Challenge → Starting at the line that contains "hide_parts(node)", restate each line word for word through the final line of the data, keeping both ends.

Data block →
┌──

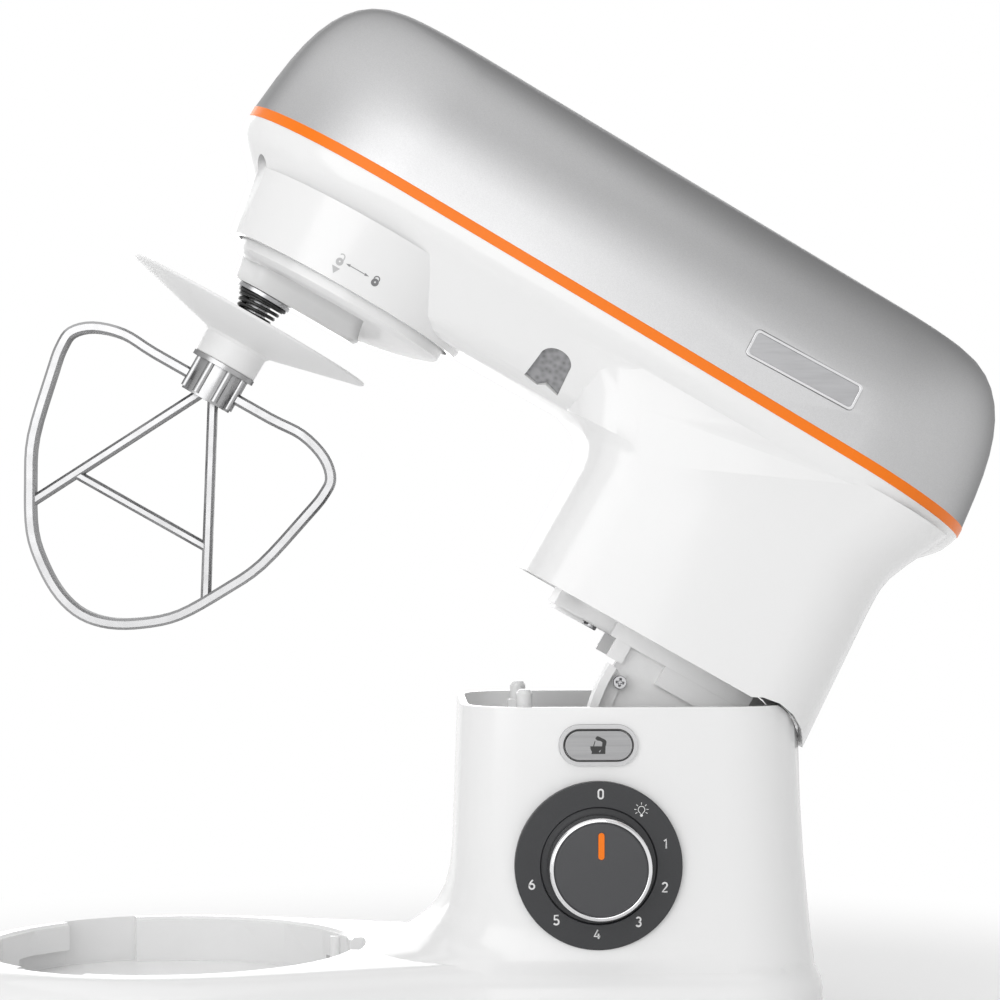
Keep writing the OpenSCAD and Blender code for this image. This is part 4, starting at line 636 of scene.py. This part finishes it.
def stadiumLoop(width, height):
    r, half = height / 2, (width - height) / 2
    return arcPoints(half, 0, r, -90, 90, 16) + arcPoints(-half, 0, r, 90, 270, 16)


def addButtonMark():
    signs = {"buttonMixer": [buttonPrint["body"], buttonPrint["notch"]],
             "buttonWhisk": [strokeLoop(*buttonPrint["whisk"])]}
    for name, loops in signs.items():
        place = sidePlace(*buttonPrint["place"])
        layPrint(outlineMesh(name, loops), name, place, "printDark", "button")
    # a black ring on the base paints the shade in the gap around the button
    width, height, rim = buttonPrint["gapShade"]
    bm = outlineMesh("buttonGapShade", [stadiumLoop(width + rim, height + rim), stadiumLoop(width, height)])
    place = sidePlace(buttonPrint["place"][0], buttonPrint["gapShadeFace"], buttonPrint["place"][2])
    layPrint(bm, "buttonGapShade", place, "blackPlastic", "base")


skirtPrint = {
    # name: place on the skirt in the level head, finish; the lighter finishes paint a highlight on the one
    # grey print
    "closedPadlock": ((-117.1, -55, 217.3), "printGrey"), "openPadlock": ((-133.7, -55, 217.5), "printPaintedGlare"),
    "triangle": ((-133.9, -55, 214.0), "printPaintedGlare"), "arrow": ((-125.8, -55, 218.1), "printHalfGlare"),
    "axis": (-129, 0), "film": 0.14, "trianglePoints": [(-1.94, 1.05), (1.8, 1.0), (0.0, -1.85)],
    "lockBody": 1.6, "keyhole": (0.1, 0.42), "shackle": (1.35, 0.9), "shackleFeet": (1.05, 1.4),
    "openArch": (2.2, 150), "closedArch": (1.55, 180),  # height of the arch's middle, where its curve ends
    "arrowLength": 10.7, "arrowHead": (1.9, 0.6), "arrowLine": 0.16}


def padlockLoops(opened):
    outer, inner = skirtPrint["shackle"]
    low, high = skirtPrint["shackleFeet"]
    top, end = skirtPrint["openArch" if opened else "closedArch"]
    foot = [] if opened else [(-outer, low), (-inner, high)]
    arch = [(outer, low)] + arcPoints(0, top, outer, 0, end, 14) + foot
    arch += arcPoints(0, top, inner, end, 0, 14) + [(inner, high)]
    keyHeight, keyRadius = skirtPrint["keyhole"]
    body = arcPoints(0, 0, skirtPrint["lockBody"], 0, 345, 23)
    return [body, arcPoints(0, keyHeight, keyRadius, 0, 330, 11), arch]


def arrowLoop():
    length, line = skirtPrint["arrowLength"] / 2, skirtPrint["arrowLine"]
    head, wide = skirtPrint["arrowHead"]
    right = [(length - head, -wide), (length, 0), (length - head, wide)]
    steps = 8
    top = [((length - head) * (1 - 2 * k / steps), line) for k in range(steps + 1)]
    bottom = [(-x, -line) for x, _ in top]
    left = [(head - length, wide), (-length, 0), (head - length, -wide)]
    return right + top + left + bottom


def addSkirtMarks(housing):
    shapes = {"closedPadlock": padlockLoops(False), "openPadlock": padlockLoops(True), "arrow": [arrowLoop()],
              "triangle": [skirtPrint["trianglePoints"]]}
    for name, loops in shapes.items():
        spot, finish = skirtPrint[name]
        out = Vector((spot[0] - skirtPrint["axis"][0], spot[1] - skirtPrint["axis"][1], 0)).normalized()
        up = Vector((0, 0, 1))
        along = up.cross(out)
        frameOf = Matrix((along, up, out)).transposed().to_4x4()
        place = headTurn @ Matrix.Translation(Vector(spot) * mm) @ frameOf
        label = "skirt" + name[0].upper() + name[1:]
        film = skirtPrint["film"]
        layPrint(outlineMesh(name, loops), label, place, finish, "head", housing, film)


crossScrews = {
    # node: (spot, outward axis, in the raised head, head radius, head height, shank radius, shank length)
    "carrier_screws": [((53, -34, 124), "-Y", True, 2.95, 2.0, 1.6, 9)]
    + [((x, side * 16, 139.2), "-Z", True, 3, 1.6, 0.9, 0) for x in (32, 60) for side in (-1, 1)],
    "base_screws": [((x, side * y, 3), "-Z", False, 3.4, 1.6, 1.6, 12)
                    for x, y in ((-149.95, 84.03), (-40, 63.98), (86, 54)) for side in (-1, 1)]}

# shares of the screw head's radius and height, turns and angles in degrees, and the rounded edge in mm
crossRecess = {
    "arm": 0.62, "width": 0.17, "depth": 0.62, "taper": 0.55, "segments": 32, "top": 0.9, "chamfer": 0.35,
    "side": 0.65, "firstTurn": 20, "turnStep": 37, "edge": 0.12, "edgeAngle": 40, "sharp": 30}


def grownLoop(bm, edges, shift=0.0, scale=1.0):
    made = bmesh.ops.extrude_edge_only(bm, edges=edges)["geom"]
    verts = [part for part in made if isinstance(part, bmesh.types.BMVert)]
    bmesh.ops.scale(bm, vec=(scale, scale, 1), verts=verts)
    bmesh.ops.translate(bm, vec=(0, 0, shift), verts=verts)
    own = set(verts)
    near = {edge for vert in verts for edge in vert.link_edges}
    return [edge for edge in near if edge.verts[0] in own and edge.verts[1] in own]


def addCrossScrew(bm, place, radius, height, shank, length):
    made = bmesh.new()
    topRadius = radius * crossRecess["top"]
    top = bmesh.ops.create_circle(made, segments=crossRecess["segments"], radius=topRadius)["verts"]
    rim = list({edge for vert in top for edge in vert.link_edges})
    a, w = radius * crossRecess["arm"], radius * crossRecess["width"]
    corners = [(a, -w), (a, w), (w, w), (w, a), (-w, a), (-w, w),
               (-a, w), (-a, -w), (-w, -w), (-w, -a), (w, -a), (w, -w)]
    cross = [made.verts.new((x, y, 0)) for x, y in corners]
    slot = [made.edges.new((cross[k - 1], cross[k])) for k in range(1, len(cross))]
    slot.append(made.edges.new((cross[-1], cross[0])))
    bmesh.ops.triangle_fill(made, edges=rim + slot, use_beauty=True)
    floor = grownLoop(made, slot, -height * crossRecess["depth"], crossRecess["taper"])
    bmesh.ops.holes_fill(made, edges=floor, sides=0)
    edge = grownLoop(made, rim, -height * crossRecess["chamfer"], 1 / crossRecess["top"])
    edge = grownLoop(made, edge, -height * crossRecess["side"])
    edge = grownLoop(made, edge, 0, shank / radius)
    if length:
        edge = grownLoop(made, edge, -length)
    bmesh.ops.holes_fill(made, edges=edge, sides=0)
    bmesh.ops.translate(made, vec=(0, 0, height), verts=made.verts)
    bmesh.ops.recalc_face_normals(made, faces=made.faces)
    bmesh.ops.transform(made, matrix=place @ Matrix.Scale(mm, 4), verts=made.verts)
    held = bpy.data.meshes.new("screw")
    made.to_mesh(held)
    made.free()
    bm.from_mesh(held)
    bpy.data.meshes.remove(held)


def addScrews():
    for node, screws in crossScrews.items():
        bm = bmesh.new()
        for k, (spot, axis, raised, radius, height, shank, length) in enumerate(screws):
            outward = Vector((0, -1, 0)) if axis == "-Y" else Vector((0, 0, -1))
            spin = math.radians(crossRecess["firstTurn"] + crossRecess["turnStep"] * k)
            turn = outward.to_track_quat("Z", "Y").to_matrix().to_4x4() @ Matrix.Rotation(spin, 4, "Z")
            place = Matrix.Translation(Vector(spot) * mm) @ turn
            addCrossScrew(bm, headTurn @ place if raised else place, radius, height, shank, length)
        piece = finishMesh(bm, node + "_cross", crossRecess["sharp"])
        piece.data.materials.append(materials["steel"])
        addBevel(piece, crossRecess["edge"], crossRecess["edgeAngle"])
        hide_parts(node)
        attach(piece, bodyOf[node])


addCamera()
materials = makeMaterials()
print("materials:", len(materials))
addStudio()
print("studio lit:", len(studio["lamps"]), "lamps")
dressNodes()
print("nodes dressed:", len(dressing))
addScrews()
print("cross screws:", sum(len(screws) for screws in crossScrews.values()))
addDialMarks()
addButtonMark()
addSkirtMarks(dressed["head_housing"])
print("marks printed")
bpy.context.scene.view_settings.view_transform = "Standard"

└──

In response →
        hide_parts(node)
        attach(piece, bodyOf[node])


addCamera()
materials = makeMaterials()
print("materials:", len(materials))
addStudio()
print("studio lit:", len(studio["lamps"]), "lamps")
dressNodes()
print("nodes dressed:", len(dressing))
addScrews()
print("cross screws:", sum(len(screws) for screws in crossScrews.values()))
addDialMarks()
addButtonMark()
addSkirtMarks(dressed["head_housing"])
print("marks printed")
bpy.context.scene.view_settings.view_transform = "Standard"